Fans of the show have not been taking the news well. A surprise hit that has seen its audience grow every year, 2010’s final was watched on BBC 2 by roughly 3m viewers. By the time Nadiya Hussein claimed the title of the ultimate star baker of season six, the show was the most watched TV programme of 2015, with some 15m viewers, give or take a liberal shaking of hundreds and thousands, turning the show into a juggernaut. At the time of writing, 36,000 people had signed a petition trying to keep the show at the BBC, with the jokes about waiting for Mary Berry to trigger “Arctic Roll 50” writing themselves.
Winning three BAFTAs (and a fourth one for Junior Bake Off) as well as the much coveted Rose D’Or, Bake Off started off as a cult hit, proving itself a steady grower and rising better than the dough on screen.
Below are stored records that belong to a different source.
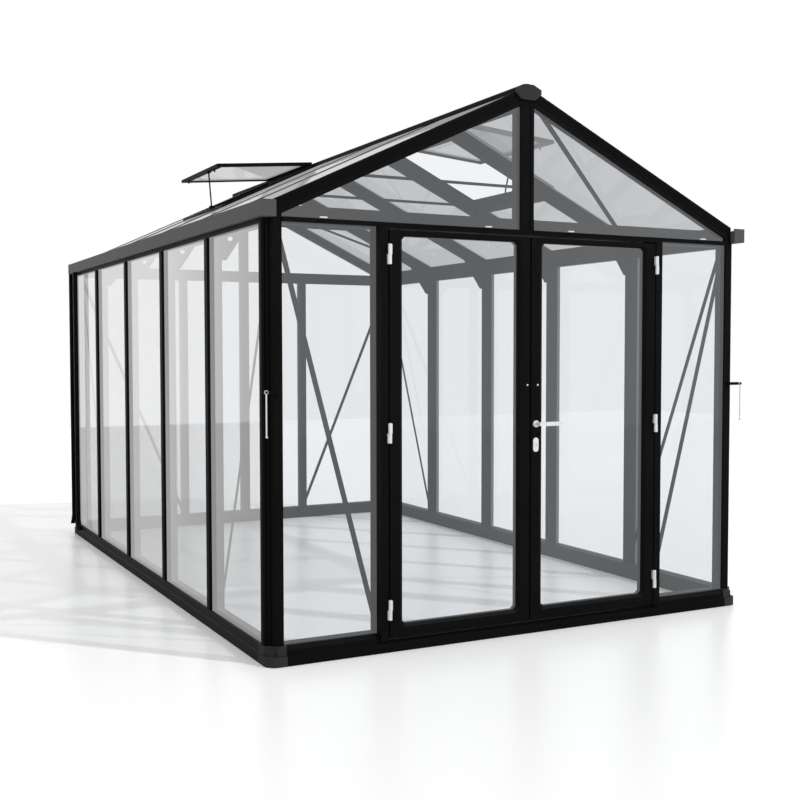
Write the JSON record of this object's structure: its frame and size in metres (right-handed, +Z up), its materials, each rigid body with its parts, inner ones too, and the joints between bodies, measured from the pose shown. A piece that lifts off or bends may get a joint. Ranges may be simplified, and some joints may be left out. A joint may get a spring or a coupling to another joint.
{
  "type": "glass greenhouse",
  "caption": "Free-standing aluminium and glass greenhouse with a gabled roof, hinged double doors, gutters, downpipes and raised roof vents.",
  "frame": {"origin": "middle of the base footprint, on the ground", "axes": "+X to the right seen from the doors, +Y from the doors to the back, +Z up; the doors face -Y"},
  "size_m": [2.8535, 4.4611, 2.752],
  "materials": {
    "black_frame": "satin",
    "grey_trim": "satin",
    "clear_glass": "gloss",
    "bright_fittings": "satin"
  },
  "bodies": {
    "house": {"base_corner_castings": "grey_trim", "base_front_rail": "black_frame", "base_rear_rail": "black_frame", "base_side_rails": "black_frame", "collar_ties": "black_frame", "downpipes": "black_frame", "eave_beams": "black_frame", "eave_gussets": "black_frame", "front_barge_rafters": "black_frame", "front_gable_mullion": "black_frame", "front_glass": "clear_glass", "front_jambs": "black_frame", "front_posts": "black_frame", "front_tie_beam": "black_frame", "gutter_end_caps": "grey_trim", "hook_brackets": "bright_fittings", "jamb_hinges": "bright_fittings", "left_gutter": "grey_trim", "left_roof_glass": "clear_glass", "left_roof_rafters": "black_frame", "left_vent_sash": "black_frame", "left_wall_bars": "black_frame", "left_wall_glass": "clear_glass", "rear_barge_rafters": "black_frame", "rear_glass": "clear_glass", "rear_mullions": "black_frame", "rear_posts": "black_frame", "rear_tie_beam": "black_frame", "ridge_beam": "black_frame", "ridge_end_caps": "black_frame", "right_gutter": "grey_trim", "right_roof_glass": "clear_glass", "right_roof_rafters": "black_frame", "right_vent_sash": "black_frame", "right_wall_bars": "black_frame", "right_wall_glass": "clear_glass", "roof_braces": "black_frame", "vent_curbs": "black_frame", "vent_glass": "clear_glass", "vent_stays": "black_frame", "wall_braces": "black_frame"},
    "left_leaf": {"left_door_frame": "black_frame", "left_door_glass": "clear_glass", "left_door_hinges": "bright_fittings"},
    "right_leaf": {"right_door_frame": "black_frame", "right_door_glass": "clear_glass", "right_door_hinges": "bright_fittings", "handle_plates": "bright_fittings"},
    "lever": {"lever_handle": "bright_fittings"},
    "left_hold_open": {"left_hook": "bright_fittings"},
    "right_hold_open": {"right_hook": "bright_fittings"}
  },
  "joints": [
    {"name": "left_door", "type": "hinge", "parent": "house", "child": "left_leaf", "pos_m": [-0.7915, -2.179, 1], "axis": [0, 0, -1], "range_deg": [0, 170]},
    {"name": "right_door", "type": "hinge", "parent": "house", "child": "right_leaf", "pos_m": [0.7915, -2.179, 1], "axis": [0, 0, 1], "range_deg": [0, 170]},
    {"name": "door_lever", "type": "hinge", "parent": "right_leaf", "child": "lever", "pos_m": [0.0315, -2.195, 1.06], "axis": [0, 1, 0], "range_deg": [0, 40], "stiffness_Nm_per_rad": 1.5, "springref_deg": -20.05},
    {"name": "left_hook_swing", "type": "hinge", "parent": "house", "child": "left_hold_open", "pos_m": [-1.4, -2.165, 1.243], "axis": [0, 1, 0], "range_deg": [0, 100]},
    {"name": "right_hook_swing", "type": "hinge", "parent": "house", "child": "right_hold_open", "pos_m": [1.4, -2.165, 1.243], "axis": [0, -1, 0], "range_deg": [0, 100]}
  ]
}
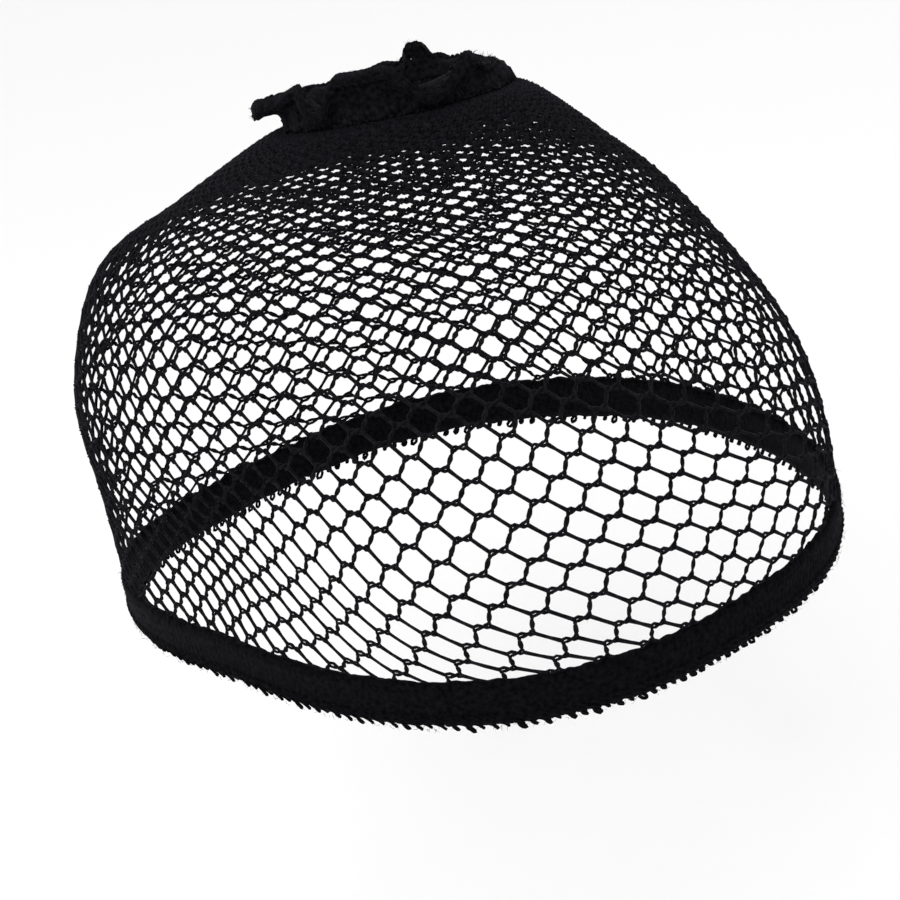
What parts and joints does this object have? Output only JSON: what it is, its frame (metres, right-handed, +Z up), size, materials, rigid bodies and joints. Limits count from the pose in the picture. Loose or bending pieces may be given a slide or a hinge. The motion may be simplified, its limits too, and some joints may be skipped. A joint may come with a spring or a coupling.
{
  "type": "fishnet wig cap",
  "caption": "Stretch fishnet wig cap in its worn form, with an open net crown, an elastic rim band and a gathered top that ends in a wavy frill.",
  "frame": {"origin": "middle of the opening, in the plane of the band's lower edge at the front and sides, where the cap sits on a head; the band dips below it at the back", "axes": "+Z up through the cap towards the gather, -Y towards the face, +X towards the wearer's left"},
  "size_m": [0.149, 0.1965, 0.1397],
  "materials": {
    "net_yarn": "matte stretch yarn, knitted as open net",
    "band_yarn": "fuzzy matte elastic knit",
    "tie_elastic": "matte covered elastic",
    "frill_yarn": "fuzzy matte knit"
  },
  "bodies": {
    "root": {"net_crown": "net_yarn", "rim_band": "band_yarn", "gather_tie": "tie_elastic", "top_ruffle": "frill_yarn"}
  },
  "joints": []
}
The UK version of the show, as of 2015, was broadcast in 196 territories around the world, while the format has been sold to 20 countries around the world, making it the BBC’s third most successful after Strictly Come Dancing and The Weakest Link.
“It’s tremendously exciting to have found a broadcaster who we know will protect and nurture The Great British Bake Off for many years to come,” said Love Productions’ creative director Richard McKerrow when the announcement was made, outlining plans for three series on the commercial channel, as well as a handful of celebrity specials.
Arguably, Love Productions doesn’t need the money and presumably could have gotten by on the £15m-per-year offered to it by BBC executives, topped up by a further £10m by Channel 4 – and its advertisers. But money isn’t on Maslow’s pyramidal hierarchy pile, with 'desire to make as much as possible' being the entirely justified foundation of everything in capitalism. Love Productions is not in the business of public service broadcasting, it is in the business of business.
It’s just that the BBC and GBBO are divorcing and mum’s new boyfriend is a little bit more flash and trying much harder to impress you by being cool. He has all the kitchen utensils, but you prefer dad’s wonkier whisk. During the breaks, between playful double entendres, will be ads for shows in which members of the public pick a date after examining a line up of five penises. Or late night spin offs in which his lad mates play Countdown ironically. That's the way this conundrum crumbles. The BBC, on the other hand, was the perfect bedfellow for the Bake Off tent, a quintessential celebration of British bourgeoisie and Middle Englishness so profound that it comes with its own line of tie-in bunting to tie up around your conservatory. No kitchen-sink dramas, rather an enviable look at proving drawers and KitchenAid mixers. A show where the most shocking things ever witnessed wer a flash of sciurine scrotum, bin-gate, and the piercing blue eyes of Paul Hollywood.
Adverts are always a part of the Irish viewer's TV experiences, an inescapable reality in a country of 4.75m people. Keeping the lights on over in Montrose or Ballymount or Baile na hAbhann while keeping the cameras rolling means breaks and sponsorship. It’s one, but not the only one, of the reasons why the Great Irish Bake Off just didn’t quite work on TV3 during its three seasons. Among other complaints, budgeting in time for adverts stripped the Irish show of one of the challenges viewers had come to expect, with TV3’s weekly episodes picking and mixing two out of the signatures, technicals and showstoppers. It left the pace of the show lacking somewhat, hampered even more so by technical challenges that were essentially recreations of an entire recipe from the Merrion Hotel, so finicky and elaborate that few of the bakers could succeed.
But still, the show must go on. Just not until 2018. The BBC, who we on this side of the Irish Sea admire as the ultimate paragon of licence-fee broadcasting (while never once actually paying for it), at least had a wire-cooling-rack clause written into its contract, We’ll have to wait a full year for the show to make the switch over. Whether Mary, Mel and Sue will be fronting Brexit Britain Bakes on the Beeb in the year to come remains to be seen, but the show's departure from its home leaves a hole in our heart bigger than the ones in Paul Hollywood's ring doughnuts.